Via Brasil Linhas Aéreas
- Founded: 1999
- Commenced operations: 1999
- Ceased operations: 2002
- Headquarters: São Paulo, Brazil

= Via Brasil Linhas Aéreas =

Brazilian airline

Via Brasil Linhas Aéreas was a Brazilian charter airline founded in January 1999. It ceased operations in December 2002.

== History ==
Via Brasil was an airline established in January 1999 to operate charter flights between Southeast and Northeast regions of Brazil.

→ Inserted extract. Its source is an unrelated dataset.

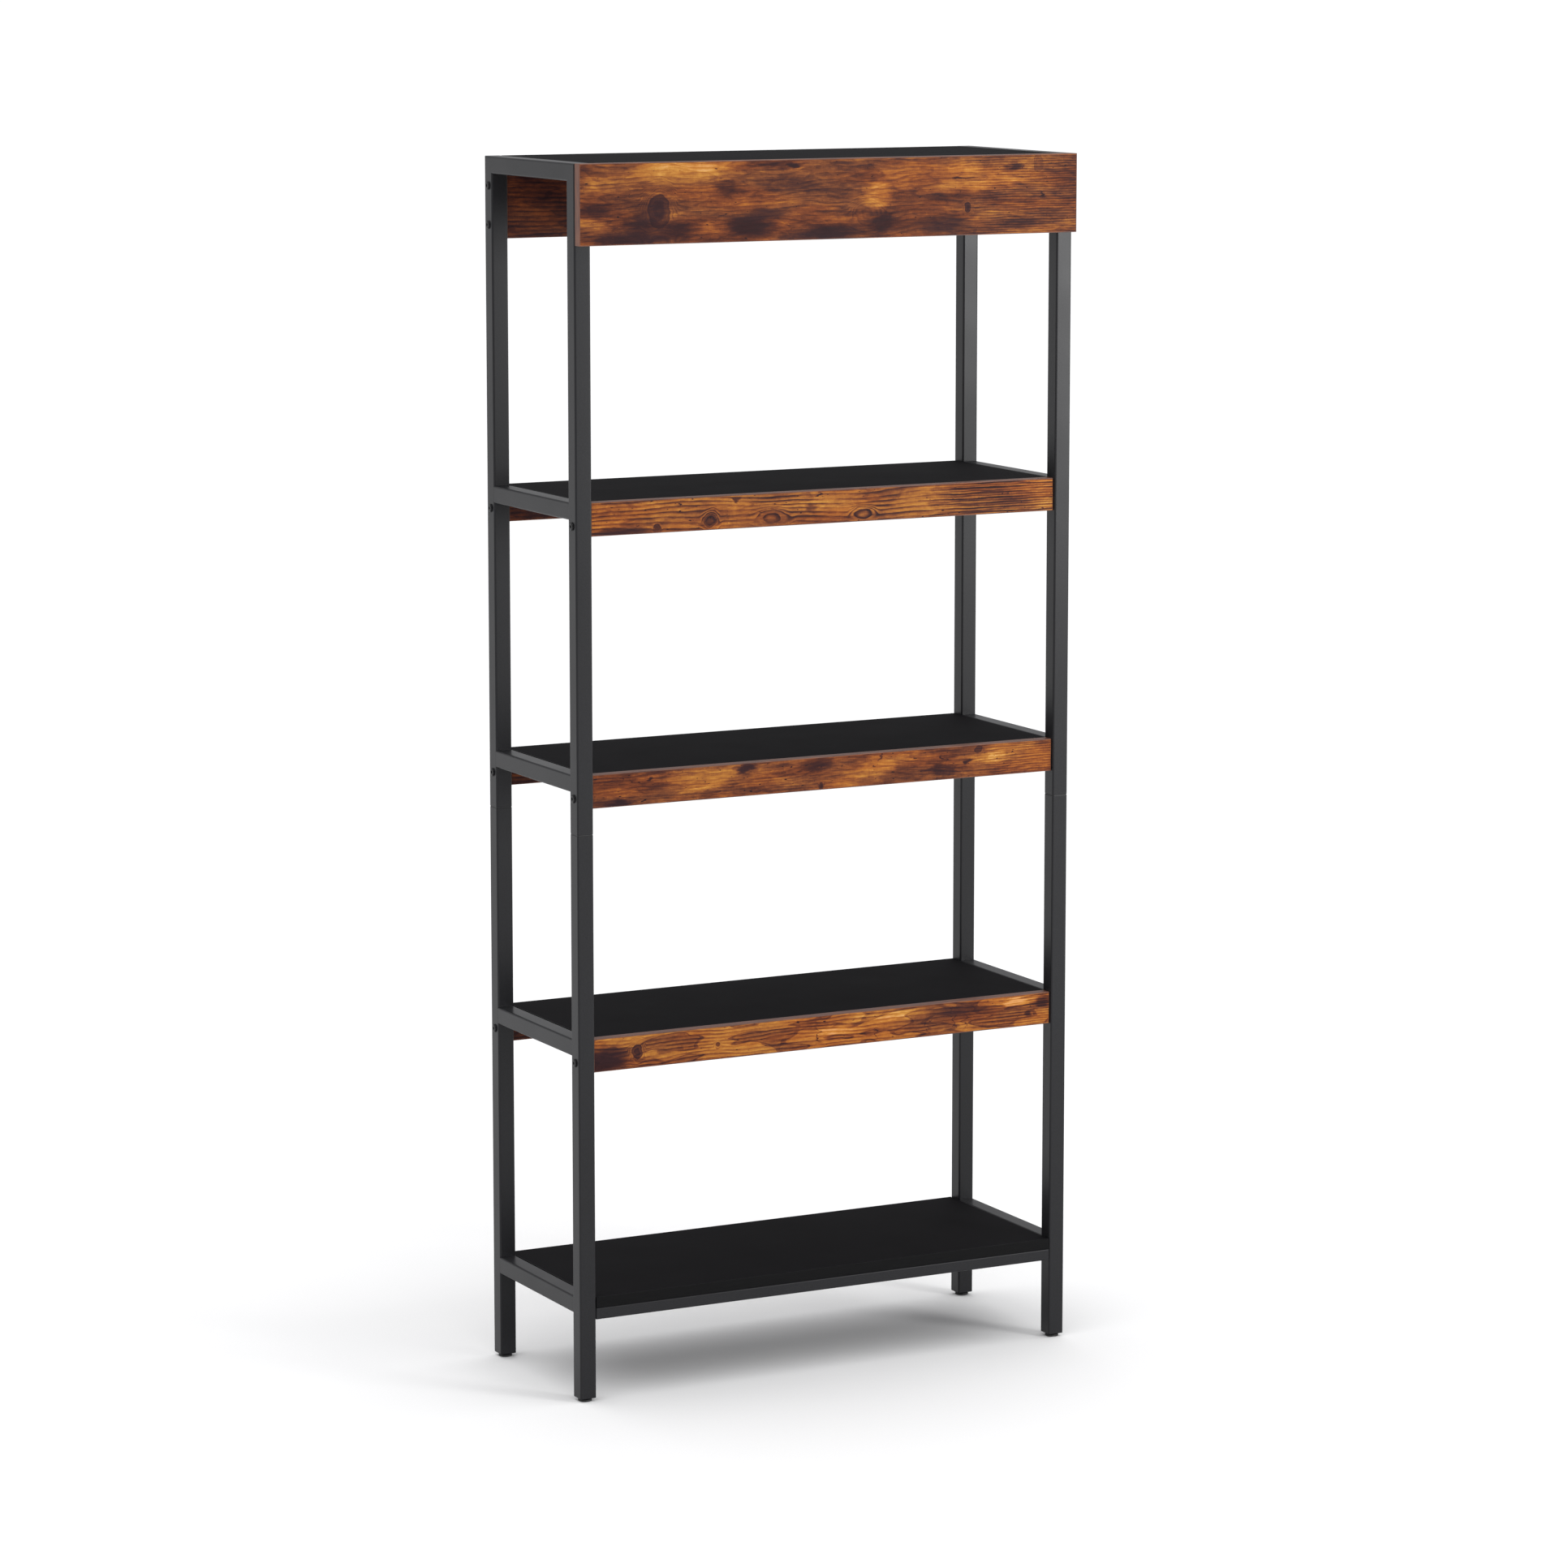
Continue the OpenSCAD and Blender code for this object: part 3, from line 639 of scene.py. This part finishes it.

In December 2002, due to technical problems related to its sole aircraft, the company was grounded and finally closed.

== Destinations ==
Via Brasil served the following destinations:

- Fortaleza – Pinto Martins International Airport
- João Pessoa – Presidente Castro Pinto International Airport
- Natal – Augusto Severo International Airport
- Porto Seguro – Porto Seguro Airport
- Recife – Guararapes/Gilberto Freyre International Airport
- Rio de Janeiro – Galeão/Antonio Carlos Jobim International Airport
- São Paulo – Guarulhos/Governador André Franco Montoro International Airport

== Fleet ==

Via Brasil Fleet
| Aircraft | Total | Years of operation | Notes |
|---|---|---|---|
| Boeing 727-200 | 1 | 1999–2001 |  |

== Airline affinity program ==
Via Brasil did not have an airline affinity program.